───── Given data

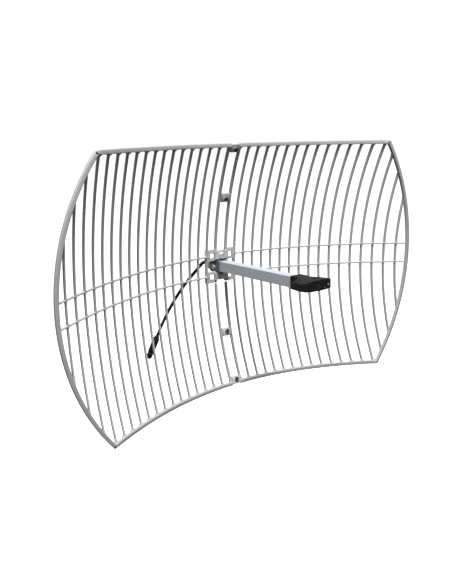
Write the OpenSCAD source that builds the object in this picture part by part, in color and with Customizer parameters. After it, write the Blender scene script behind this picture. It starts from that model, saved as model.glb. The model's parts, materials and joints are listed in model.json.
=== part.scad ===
// Parabolic grid antenna: a die-cast grid reflector in two halves, bolted together down the middle,
// with a square feed boom in a clamped socket, a moulded feed head, and a coaxial pigtail.
// Frame: +Z up, the dish looks along -Y, +X to the right seen from the front, and the origin lies
// at the centre of the four square mast-bracket holes, in the plane of the rear of the hub pads.

/* [Reflector] */
// Radius of the two side rims about the dish axis
dish_r = 500; // [480:5:520]
// Height from the top rim to the bottom rim, between their centrelines
dish_h = 600; // [560:10:640]
// Focal length of the paraboloid
focal = 340; // [320:5:360]
// Number of vertical ribs in each half
rib_count = 18; // [18]
// Distance from the centreline to the first rib
first_rib = 15.5; // [15.5:0.5:16.5]
// Distance from rib to rib
rib_pitch = 27; // [26.5:0.1:27.4]
// Width of a rib
rib_t = 3.8; // [3.5:0.1:4.5]
// Depth of a rib
rib_d = 7; // [5:0.5:7]
// Width of the two ribs beside the centreline
inner_rib_t = 5.5; // [5:0.1:6]
// Width of the outer rims
rim_t = 9.5; // [8:0.5:10]
// Depth of the outer rims
rim_d = 8; // [7:0.5:10]
// Height of each horizontal cross rib above or below the centre
cross_z = 26; // [25:0.5:27]

/* [Hub] */
// Depth of the hub pads
pad_d = 8; // [8:0.5:9]
// Thickness of the web at the front of each pad, which holds the bracket hole
pad_web = 3.5; // [3:0.5:5]
// Side of the square mast-bracket holes
bracket_hole = 12.5; // [10:0.5:12.5]
// Distance of the bracket holes from the centreline
bracket_x = 26.5; // [26.5:0.5:28.5]
// Height of the bracket holes and of the clamp bolts
bracket_z = 27; // [27]

/* [Feed] */
// Outer side of the square boom
boom_w = 25; // [24:0.5:26]
// Wall of the boom
boom_wall = 1.5; // [1.2:0.1:2]
// Length of the boom in front of the reflector
boom_front = 310; // [305:1:315]
// Length of the boom behind the reflector
boom_back = 42; // [42]
// Upward aim of the boom, in degrees
boom_aim = 3; // [0:0.5:4]
// Distance along the boom from the reflector to the back edge of the feed head
head_s = 287; // [284:1:290]

/* [Pigtail] */
// Diameter of the coaxial pigtail
cable_d = 9; // [8:0.5:10]
// Diameter of the boot behind the connector
boot_d = 21; // [20:0.5:22]
// Diameter of the connector's threaded barrel
barrel_d = 15.8; // [15.6:0.1:16]

/* [Hidden] */
$fn = 48;
slack = 0.01;

// Reflector surface. Its front face passes through y = face_y at the axis.
face_y = -pad_d;
half_h = dish_h / 2;
function dish_y(r) = face_y - r * r / (4 * focal);
function rib_x(i) = first_rib + rib_pitch * i;
rim_proud = 1;
rim_y = dish_y(dish_r) - rim_proud;
corner_x = sqrt(dish_r * dish_r - half_h * half_h);
corner_a = asin(half_h / dish_r);
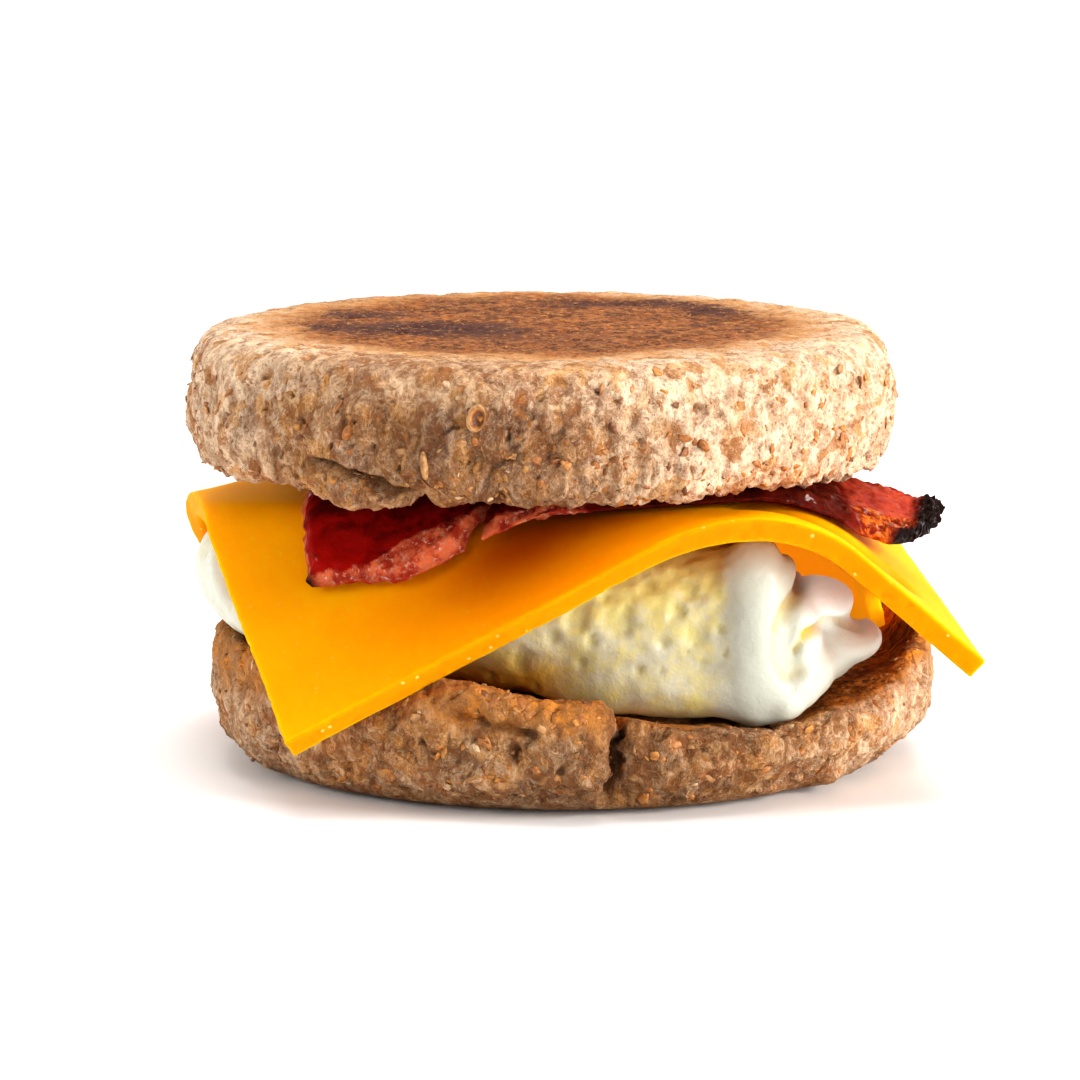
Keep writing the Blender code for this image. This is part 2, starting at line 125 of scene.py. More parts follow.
def near_path(x, z, path, width):
    """1 on a path of places across and up, fading over the width."""
    best = np.full(len(x), 1e9)
    for (ax, az), (bx, bz) in zip(path, path[1:]):
        wx, wz = bx - ax, bz - az
        t = np.clip(((x - ax) * wx + (z - az) * wz) / (wx * wx + wz * wz), 0.0, 1.0)
        best = np.minimum(best, np.hypot(x - ax - t * wx, z - az - t * wz))
    return bell(best, width)


# Meshes


def linked(name, data):
    obj = bpy.data.objects.new(name, data)
    bpy.context.scene.collection.objects.link(obj)
    return obj


def mesh_of(shape, name):
    """A bmesh made a mesh."""
    mesh = bpy.data.meshes.new(name)
    shape.to_mesh(mesh)
    shape.free()
    return mesh


def points_of(mesh, unit=MM):
    """The points of a mesh, counted in the unit."""
    co = np.empty(len(mesh.vertices) * 3)
    mesh.vertices.foreach_get("co", co)
    return co.reshape(-1, 3) / unit


def normals_of(mesh):
    out = np.empty(len(mesh.vertices) * 3)
    mesh.vertex_normals.foreach_get("vector", out)
    return out.reshape(-1, 3)


def move_points(mesh, points):
    mesh.vertices.foreach_set("co", (points * MM).ravel())
    mesh.update()


def keep_values(mesh, **values):
    """Keep a number for each point, for the material to read."""
    for name, numbers in values.items():
        layer = mesh.attributes.new(name, "FLOAT", "POINT")
        layer.data.foreach_set("value", np.asarray(numbers, np.float32))


def loose_copy(node):
    """A CAD node's shape in a bmesh, its doubled points merged."""
    shape = bmesh.new()
    shape.from_mesh(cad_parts[node].data)
    bmesh.ops.remove_doubles(shape, verts=shape.verts, dist=0.001 * MM)
    return shape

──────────

● **Directions**: Reproduce the data shown above exactly.

● **Solution to this exercise**:
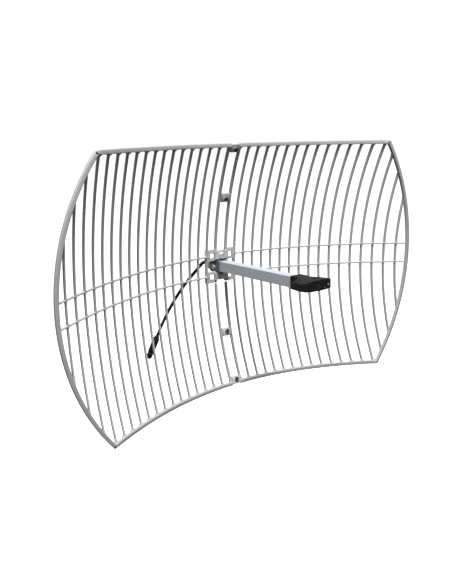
Write the OpenSCAD source that builds the object in this picture part by part, in color and with Customizer parameters. After it, write the Blender scene script behind this picture. It starts from that model, saved as model.glb. The model's parts, materials and joints are listed in model.json.
=== part.scad ===
// Parabolic grid antenna: a die-cast grid reflector in two halves, bolted together down the middle,
// with a square feed boom in a clamped socket, a moulded feed head, and a coaxial pigtail.
// Frame: +Z up, the dish looks along -Y, +X to the right seen from the front, and the origin lies
// at the centre of the four square mast-bracket holes, in the plane of the rear of the hub pads.

/* [Reflector] */
// Radius of the two side rims about the dish axis
dish_r = 500; // [480:5:520]
// Height from the top rim to the bottom rim, between their centrelines
dish_h = 600; // [560:10:640]
// Focal length of the paraboloid
focal = 340; // [320:5:360]
// Number of vertical ribs in each half
rib_count = 18; // [18]
// Distance from the centreline to the first rib
first_rib = 15.5; // [15.5:0.5:16.5]
// Distance from rib to rib
rib_pitch = 27; // [26.5:0.1:27.4]
// Width of a rib
rib_t = 3.8; // [3.5:0.1:4.5]
// Depth of a rib
rib_d = 7; // [5:0.5:7]
// Width of the two ribs beside the centreline
inner_rib_t = 5.5; // [5:0.1:6]
// Width of the outer rims
rim_t = 9.5; // [8:0.5:10]
// Depth of the outer rims
rim_d = 8; // [7:0.5:10]
// Height of each horizontal cross rib above or below the centre
cross_z = 26; // [25:0.5:27]

/* [Hub] */
// Depth of the hub pads
pad_d = 8; // [8:0.5:9]
// Thickness of the web at the front of each pad, which holds the bracket hole
pad_web = 3.5; // [3:0.5:5]
// Side of the square mast-bracket holes
bracket_hole = 12.5; // [10:0.5:12.5]
// Distance of the bracket holes from the centreline
bracket_x = 26.5; // [26.5:0.5:28.5]
// Height of the bracket holes and of the clamp bolts
bracket_z = 27; // [27]

/* [Feed] */
// Outer side of the square boom
boom_w = 25; // [24:0.5:26]
// Wall of the boom
boom_wall = 1.5; // [1.2:0.1:2]
// Length of the boom in front of the reflector
boom_front = 310; // [305:1:315]
// Length of the boom behind the reflector
boom_back = 42; // [42]
// Upward aim of the boom, in degrees
boom_aim = 3; // [0:0.5:4]
// Distance along the boom from the reflector to the back edge of the feed head
head_s = 287; // [284:1:290]

/* [Pigtail] */
// Diameter of the coaxial pigtail
cable_d = 9; // [8:0.5:10]
// Diameter of the boot behind the connector
boot_d = 21; // [20:0.5:22]
// Diameter of the connector's threaded barrel
barrel_d = 15.8; // [15.6:0.1:16]

/* [Hidden] */
$fn = 48;
slack = 0.01;

// Reflector surface. Its front face passes through y = face_y at the axis.
face_y = -pad_d;
half_h = dish_h / 2;
function dish_y(r) = face_y - r * r / (4 * focal);
function rib_x(i) = first_rib + rib_pitch * i;
rim_proud = 1;
rim_y = dish_y(dish_r) - rim_proud;
corner_x = sqrt(dish_r * dish_r - half_h * half_h);
corner_a = asin(half_h / dish_r);
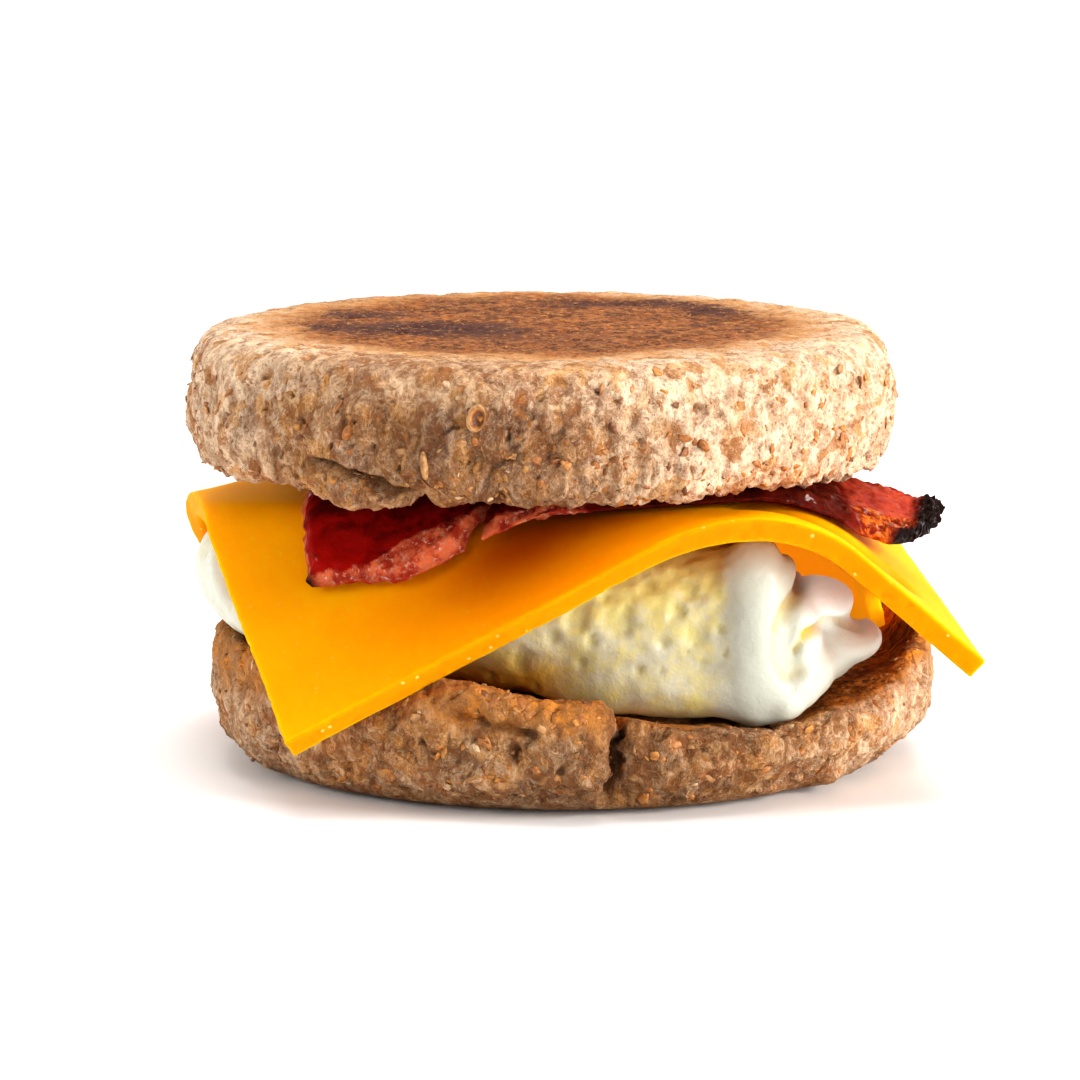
Keep writing the Blender code for this image. This is part 2, starting at line 125 of scene.py. More parts follow.
def near_path(x, z, path, width):
    """1 on a path of places across and up, fading over the width."""
    best = np.full(len(x), 1e9)
    for (ax, az), (bx, bz) in zip(path, path[1:]):
        wx, wz = bx - ax, bz - az
        t = np.clip(((x - ax) * wx + (z - az) * wz) / (wx * wx + wz * wz), 0.0, 1.0)
        best = np.minimum(best, np.hypot(x - ax - t * wx, z - az - t * wz))
    return bell(best, width)


# Meshes


def linked(name, data):
    obj = bpy.data.objects.new(name, data)
    bpy.context.scene.collection.objects.link(obj)
    return obj


def mesh_of(shape, name):
    """A bmesh made a mesh."""
    mesh = bpy.data.meshes.new(name)
    shape.to_mesh(mesh)
    shape.free()
    return mesh


def points_of(mesh, unit=MM):
    """The points of a mesh, counted in the unit."""
    co = np.empty(len(mesh.vertices) * 3)
    mesh.vertices.foreach_get("co", co)
    return co.reshape(-1, 3) / unit


def normals_of(mesh):
    out = np.empty(len(mesh.vertices) * 3)
    mesh.vertex_normals.foreach_get("vector", out)
    return out.reshape(-1, 3)


def move_points(mesh, points):
    mesh.vertices.foreach_set("co", (points * MM).ravel())
    mesh.update()


def keep_values(mesh, **values):
    """Keep a number for each point, for the material to read."""
    for name, numbers in values.items():
        layer = mesh.attributes.new(name, "FLOAT", "POINT")
        layer.data.foreach_set("value", np.asarray(numbers, np.float32))


def loose_copy(node):
    """A CAD node's shape in a bmesh, its doubled points merged."""
    shape = bmesh.new()
    shape.from_mesh(cad_parts[node].data)
    bmesh.ops.remove_doubles(shape, verts=shape.verts, dist=0.001 * MM)
    return shape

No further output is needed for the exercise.